Impact dimensions measure communication effectiveness, stakeholder influence, and the ability to translate ideas into results—capabilities that become more valuable as AI automates execution but leaves strategic direction and persuasion to humans. Leadership dimensions assess both traditional management capabilities and emerging requirements like AI fluency and cross-functional collaboration.

The four-point scoring scale includes "No evidence" as a neutral anchor point, addressing a critical limitation of traditional rating systems that force evaluators to make positive or negative judgments even when insufficient information exists. This approach improves accuracy and reduces inappropriate inferences while maintaining systematic evaluation standards.

Regulatory compliance in an uncertain landscape

The regulatory environment for AI hiring tools has shifted dramatically, creating both opportunities and challenges for innovative approaches. While the 2025 federal rollback of EEOC AI guidance documents removed specific regulatory prescriptions, existing anti-discrimination laws remain fully enforceable, and state and local jurisdictions are rapidly expanding their oversight.

New York City's Local Law 144 requires annual independent bias audits for automated employment decision tools, while Colorado's AI Act (effective February 2026) mandates comprehensive impact assessments for "high-risk" AI systems. Illinois's new Human Rights Act amendment prohibits AI systems that cause discriminatory effects, with significant civil penalties for violations.

Insyder's approach anticipates this regulatory landscape through built-in compliance features. The system maintains detailed audit trails of all assessment decisions, provides transparent explanations of evaluation criteria, and enables continuous monitoring for bias or adverse impact. Rather than operating as a "black box" algorithm, Insyder's structured approach creates clear documentation of how conclusions are reached—essential for legal defensibility in an increasingly scrutinized environment.

The structured interview foundation provides additional protection. Decades of legal precedent support structured interviews when properly implemented and validated, while novel AI systems face uncertain legal terrain. By grounding AI capabilities in established, scientifically-validated methodology, Insyder offers both innovation and legal security.

Why now: The convergence of necessity and possibility

The timing for revolutionary hiring technology has never been more urgent. Companies face simultaneous pressures: accelerating skills evolution, increasing regulatory scrutiny, growing candidate expectations, and intensifying competition for top talent. Traditional approaches—whether purely human or simplistic AI tools—prove inadequate for navigating this complexity.

Recent research demonstrates that 100% of industries are expanding AI usage, with job numbers growing in virtually every AI-exposed occupation contrary to displacement fears.
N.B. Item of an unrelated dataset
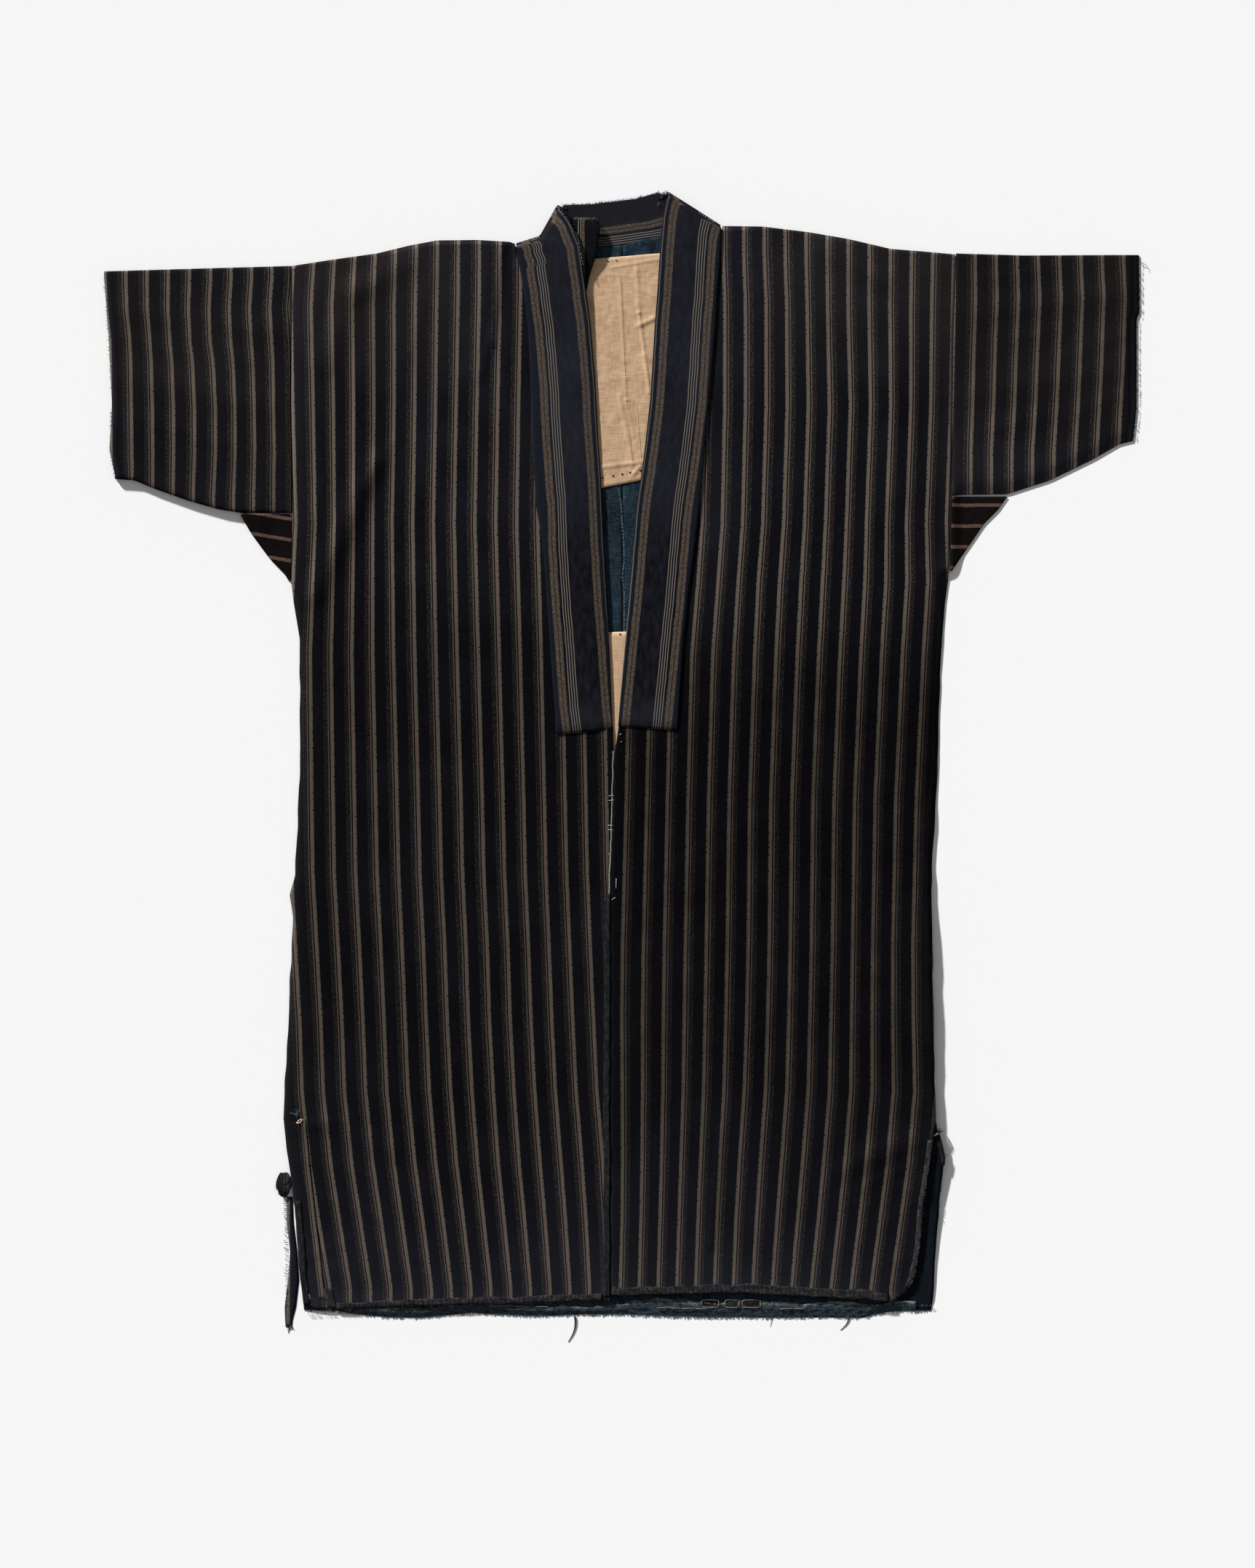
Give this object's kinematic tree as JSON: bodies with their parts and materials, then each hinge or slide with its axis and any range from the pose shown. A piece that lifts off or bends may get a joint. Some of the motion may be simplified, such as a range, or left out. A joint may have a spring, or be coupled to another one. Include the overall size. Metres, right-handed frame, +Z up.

However, skills sought by employers are changing 66% faster in AI-exposed jobs, creating unprecedented challenges for talent identification and development.

Insyder represents the convergence of necessity and possibility: the urgent need for better hiring methods meets breakthrough capabilities in conversational AI technology. The platform doesn't replace human judgment but amplifies it, enabling the systematic application of proven assessment methodologies at previously impossible scale and consistency.

The evidence suggests we're at an inflection point. Organizations that master the identification and development of human potential in AI-augmented environments will gain decisive competitive advantages. Those that continue relying on outdated hiring methods risk systematic talent misallocation at exactly the moment when human capital differentiation becomes most critical.

As the nature of work transforms around us, the companies that thrive will be those that best understand what makes humans irreplaceable. Insyder's platform provides the tools to find those humans, understand their potential, and unlock their capabilities at the scale and speed that modern business demands.